[caption caption="Budaya kita..."][/caption]
Kadang kita merasa lucu melihat sebuah prilaku, atau kebiasaan, atau budaya, atau adat istiadat yang baru pertama kali kita lihat, dan lalu kemudian menurut kaca mata kita hal tersebut kita anggap aneh bin ajaib. Bahkan, acap kali kita menertawi apa yang kita lihat tersebut. Kerap kali kita tertawa geli, tetapi tanpa kita sadari di sisi yang lain orang atau budaya yang sementara kita tertawai itu justru akan balik menertawakan kita dan budaya yang kita punyai, oleh karena menurut mereka kitalah yang lucu dan menggelikan. Jadi budaya setempat yang dianut orang itu tidak absolute paling bagus. ‘Kebenaran’ budaya itu sesungguhnya relatif. Orang bijak berkata “Apa yang bagus buatmu belum tentu bagus buatku, maka demikian sebaliknya.”
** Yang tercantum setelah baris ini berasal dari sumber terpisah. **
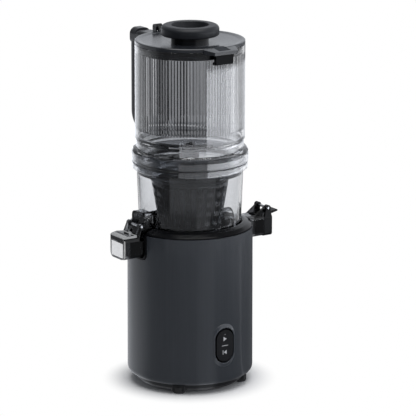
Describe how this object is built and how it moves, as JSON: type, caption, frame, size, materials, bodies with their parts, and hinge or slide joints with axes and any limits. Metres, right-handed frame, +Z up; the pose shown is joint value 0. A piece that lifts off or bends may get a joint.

Perbedaan budaya, adat istiadat, dan kebiasaan sebuah kelompok atau komunitas mestinya dihargai sebagaimana apa adanya ia. Itu adalah sebuah keniscayaan hidup dalam keragaman dan kepelbagaian. Ketidaksukaan terhadap adat atau budaya yang berbeda dengan yang kita anut tidak boleh menjadikan kita kalap dan mau menang sendiri. Kita tidak boleh berlaku seenaknya dan semaunya, merasa bahwa standard budaya dan adat istiadat kebiasaan kitalah yang paling benar dan harus dihormati tinggi-tinggi, setinggi puncak gunung. Tidak bisa seperti itu. Adat di Bali bisa saja sangat berbeda dengan yang di Jawa. Budaya di Manado sangat bisa jadi jauh berbeda dengan budaya yang dianut orang Medan. Kebiasaan masyarakat Papua tentu saja berbeda dengan yang ada di Aceh. Semuanya berbeda-beda dalam kemurniannya masing-masing. Kita justru harus menghormati semua yang berbeda itu. Tidak harus menyamakan apa-apa yang berbeda tersebut. Tidak juga harus saling menghina satu sama lain. We are definitely different.
Di Amerika yang terkenal sebagai ‘negara pendatang’, karena dipenuhi oleh banyaknya imigran menjadikan negeri ini adalah negeri sejuta budaya dan kebiasaan. Segala macam yang kita anggap ‘aneh’ dan ‘insane’ bakalan kita temui di Amerika, apalagi di New York yang sudah dikenal sejak jaman dulu sebagai “melting pot”, tempat menyatunya segala macam ras, etnis, budaya, bahasa, dan bangsa manapun. Banyak persinggungan budaya serta kebiasaan terjadi, namun tentunya perjumpaan-perjumpaan tersebut tidak menjadikan mereka yang berbeda itu saling hina, pukul, dan hajar. Plato suatu ketika pernah berkata, “The soul takes nothing with her to the next world but her education and her culture. At the beginning of the journey to the next world, one's education and culture can either provide the greatest assistance, or else act as the greatest burden, to the person who has just died.”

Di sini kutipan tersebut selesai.